With a toddler and a crawler, our family is still young, which means we’re still in the honeymoon period with this $149 caravan. But last weekend, with the boy badly in need of some swing-and-slide time and his baby sister fussing over a daycare-induced head cold, the Radio Flyer Ultimate Family Wagon really earned its stripes.
We loaded up the family for the 20-minute trek to the park — an endeavor that itself took 30 minutes of packing and shepherding, buckling up the baby, making sure the diaper bag was fully stocked (we forgot tissues, of course), and negotiating with the toddler to accept a rear-facing seat. And then, once we got to the playground, the baby’s fussing was a clear cry for naptime.
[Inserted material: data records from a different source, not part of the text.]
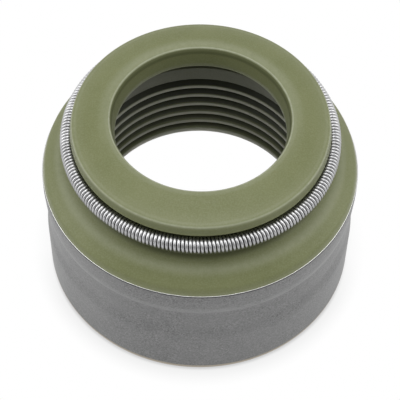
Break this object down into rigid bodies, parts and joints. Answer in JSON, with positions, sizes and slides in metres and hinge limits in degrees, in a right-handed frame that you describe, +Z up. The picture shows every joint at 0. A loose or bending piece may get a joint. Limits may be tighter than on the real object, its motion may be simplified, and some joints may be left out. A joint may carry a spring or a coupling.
{
  "type": "valve stem seal",
  "caption": "Round valve stem seal: green moulded rubber body with scraping lip, garter spring in a groove and ribbed grip, in a grey drawn steel case.",
  "frame": {"origin": "centre of the lower rim of the steel case, on the plane that the seal stands on", "axes": "+Z up along the seal's axis, from the guide's side towards the head with the lip"},
  "size_m": [0.0184, 0.0184, 0.0122],
  "materials": {
    "green_rubber": "satin",
    "case_steel": "matt phosphate grey",
    "spring_steel": "bright drawn wire"
  },
  "bodies": {
    "root": {"rubber_body": "green_rubber", "steel_case": "case_steel", "garter_spring": "spring_steel"}
  },
  "joints": []
}
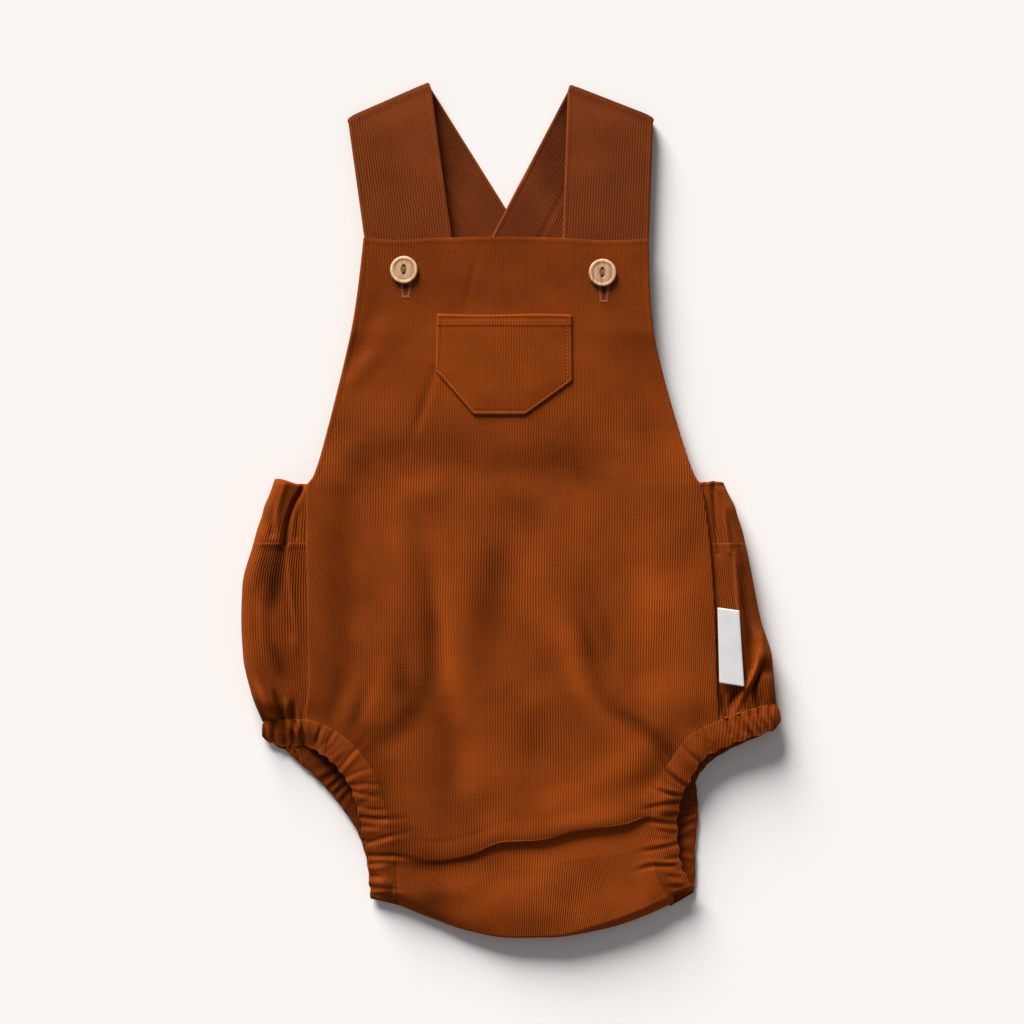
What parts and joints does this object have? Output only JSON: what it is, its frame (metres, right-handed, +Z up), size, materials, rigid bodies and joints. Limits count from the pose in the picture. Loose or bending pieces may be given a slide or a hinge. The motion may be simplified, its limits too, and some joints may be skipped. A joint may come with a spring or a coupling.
{
  "type": "romper lying flat",
  "caption": "Baby's bib romper in fine corduroy, laid flat on its back, with crossed straps buttoned to the bib, a patch pocket, an elastic back waist and gathered leg openings.",
  "frame": {"origin": "on the surface the romper lies on, under the middle of its outline", "axes": "+Y from the crotch to the shoulders, +Z up out of the front, +X to the right of a viewer who looks down at the front"},
  "size_m": [0.2894, 0.4587, 0.0186],
  "materials": {
    "corduroy": "fine-wale cotton corduroy, soft nap",
    "button_wood": "turned, sanded, thin satin varnish",
    "label_ribbon": "plain woven ribbon, bare"
  },
  "bodies": {
    "root": {"front_panel": "corduroy", "back_panel": "corduroy", "back_waist_casing": "corduroy", "leg_casing_left": "corduroy", "leg_casing_right": "corduroy", "strap_left": "corduroy", "strap_right": "corduroy", "pocket": "corduroy", "button_left": "button_wood", "button_right": "button_wood", "side_label": "label_ribbon"}
  },
  "joints": []
}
By folding the Radio Flyer Ultimate Family Wagon’s seats two down into a flat surface, the wagon transformed into a rolling bed, giving her the rest she needed while my son got in an epic game of hide-and-seek. And when playtime was over, we rolled her home with little fuss, the bumps in the sidewalk rocking back and forth like, well, a baby.
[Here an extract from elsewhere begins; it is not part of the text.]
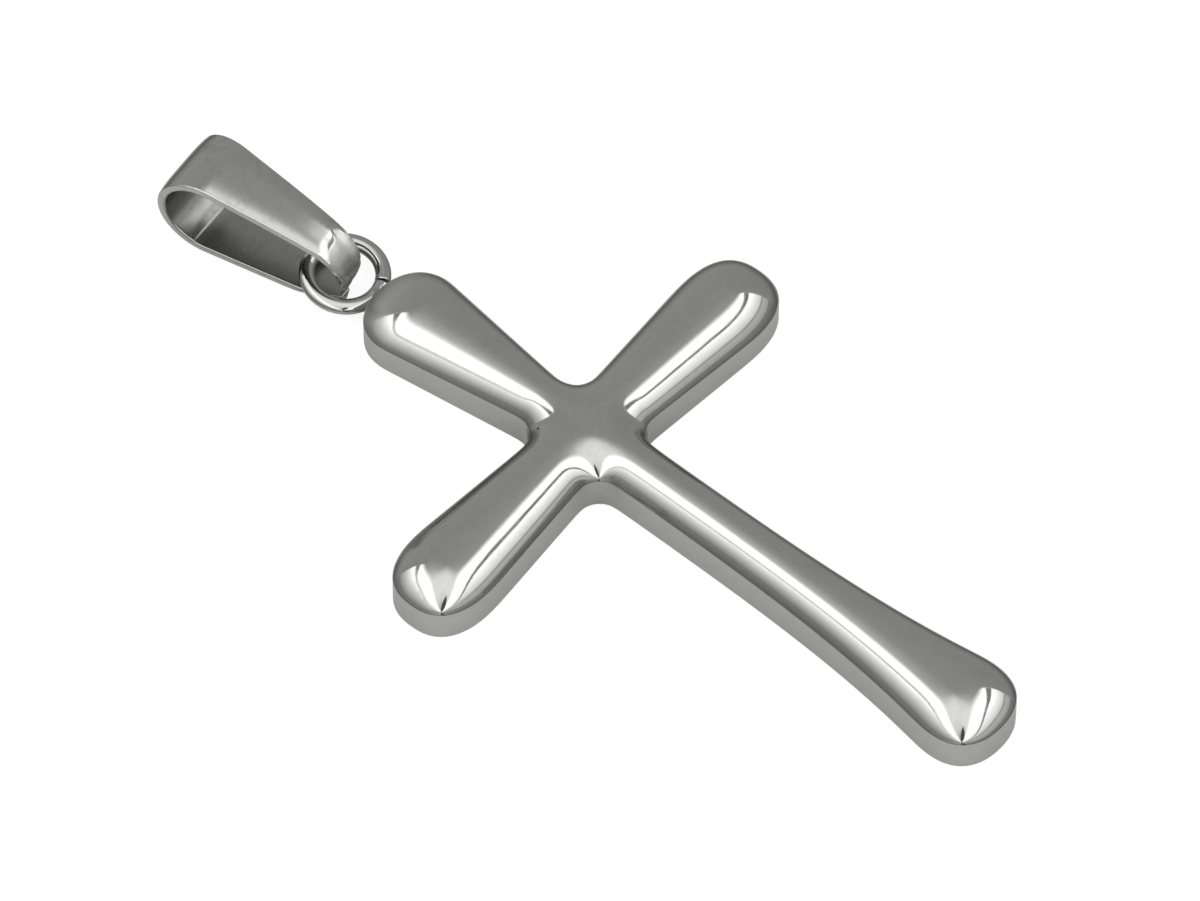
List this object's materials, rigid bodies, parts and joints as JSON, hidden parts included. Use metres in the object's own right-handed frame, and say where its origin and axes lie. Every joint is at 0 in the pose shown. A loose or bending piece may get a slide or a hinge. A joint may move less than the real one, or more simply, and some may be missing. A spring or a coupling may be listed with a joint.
{
  "type": "cross pendant",
  "caption": "Domed steel cross pendant with flared round ends, a jump ring soldered to its top and a tapered fold over bail.",
  "frame": {"origin": "on the flat back, under the point where the middles of the arms cross", "axes": "+Y up the top arm to the bail, +X along the right arm as seen from the front, +Z out of the domed front"},
  "size_m": [0.0298, 0.0585, 0.006],
  "materials": {
    "polished_steel": "mirror polished, with fine rubbing marks"
  },
  "bodies": {
    "root": {"cross": "polished_steel", "bail": "polished_steel"}
  },
  "joints": []
}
The Radio Flyer’s seats flip in a number of other ways that I’m sure will come in handy later. You can turn one seat into an activity table, which will be perfect for the little one to play on during the older child’s soccer game, for instance. Flip that seat the other way, and you’ve got some covered storage. Remove the chairs altogether, and you can haul just about anything. And with its hollow plastic, waterproof construction, I can even imagine filling the Radio Flyer with ice and beverages, fulfilling its party wagon destiny.
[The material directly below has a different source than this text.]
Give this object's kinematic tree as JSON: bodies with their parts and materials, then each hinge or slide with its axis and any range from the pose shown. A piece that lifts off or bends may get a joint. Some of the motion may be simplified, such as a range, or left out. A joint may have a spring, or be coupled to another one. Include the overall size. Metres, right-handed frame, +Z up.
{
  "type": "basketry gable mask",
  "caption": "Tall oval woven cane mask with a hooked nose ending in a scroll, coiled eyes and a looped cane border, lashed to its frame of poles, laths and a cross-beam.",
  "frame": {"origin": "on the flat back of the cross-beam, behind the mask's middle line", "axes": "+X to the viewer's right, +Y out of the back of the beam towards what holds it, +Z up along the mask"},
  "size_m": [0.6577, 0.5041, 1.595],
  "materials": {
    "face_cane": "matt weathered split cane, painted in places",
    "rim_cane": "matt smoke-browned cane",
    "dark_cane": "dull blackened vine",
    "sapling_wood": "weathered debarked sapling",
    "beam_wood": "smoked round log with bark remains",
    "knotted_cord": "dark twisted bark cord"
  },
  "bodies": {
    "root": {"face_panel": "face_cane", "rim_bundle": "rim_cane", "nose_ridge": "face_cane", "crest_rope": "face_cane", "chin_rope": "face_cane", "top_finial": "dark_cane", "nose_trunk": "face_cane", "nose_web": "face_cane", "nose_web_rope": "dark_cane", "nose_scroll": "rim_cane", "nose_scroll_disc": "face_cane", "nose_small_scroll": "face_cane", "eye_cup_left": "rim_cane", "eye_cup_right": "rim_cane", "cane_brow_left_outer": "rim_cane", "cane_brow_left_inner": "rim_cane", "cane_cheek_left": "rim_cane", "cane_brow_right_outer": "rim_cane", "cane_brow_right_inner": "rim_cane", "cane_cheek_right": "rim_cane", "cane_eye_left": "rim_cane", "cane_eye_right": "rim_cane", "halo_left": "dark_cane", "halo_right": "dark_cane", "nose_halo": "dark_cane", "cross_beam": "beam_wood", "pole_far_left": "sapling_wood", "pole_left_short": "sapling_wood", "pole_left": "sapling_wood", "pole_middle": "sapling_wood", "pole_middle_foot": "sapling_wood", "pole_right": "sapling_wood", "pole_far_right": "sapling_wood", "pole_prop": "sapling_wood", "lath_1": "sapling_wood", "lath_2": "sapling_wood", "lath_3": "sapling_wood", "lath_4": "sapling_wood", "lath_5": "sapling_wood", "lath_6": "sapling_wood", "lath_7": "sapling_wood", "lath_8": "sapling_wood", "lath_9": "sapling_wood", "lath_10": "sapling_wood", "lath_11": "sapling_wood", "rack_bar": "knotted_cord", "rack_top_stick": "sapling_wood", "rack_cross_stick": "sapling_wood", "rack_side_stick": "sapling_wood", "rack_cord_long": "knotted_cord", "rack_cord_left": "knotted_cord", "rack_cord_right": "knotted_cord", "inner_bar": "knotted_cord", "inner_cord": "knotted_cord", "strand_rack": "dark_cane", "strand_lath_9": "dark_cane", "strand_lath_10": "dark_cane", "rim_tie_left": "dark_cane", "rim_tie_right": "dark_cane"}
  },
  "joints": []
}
Even without me at the helm (or the handle), I can foresee our family’s Flyer at the center of many adventures. After all, my son already has a perfectly-sized BB-8 pillow pal just waiting to be loaded into the back as a co-pilot, and I’ve quietly collected a few Rebel Alliance stickers that would look great on the wagon’s fuselage, er, side. But that’s just one dad’s dream. When the kids are old enough, I don’t care what they do with our wagon — as long as they drive it into the ground.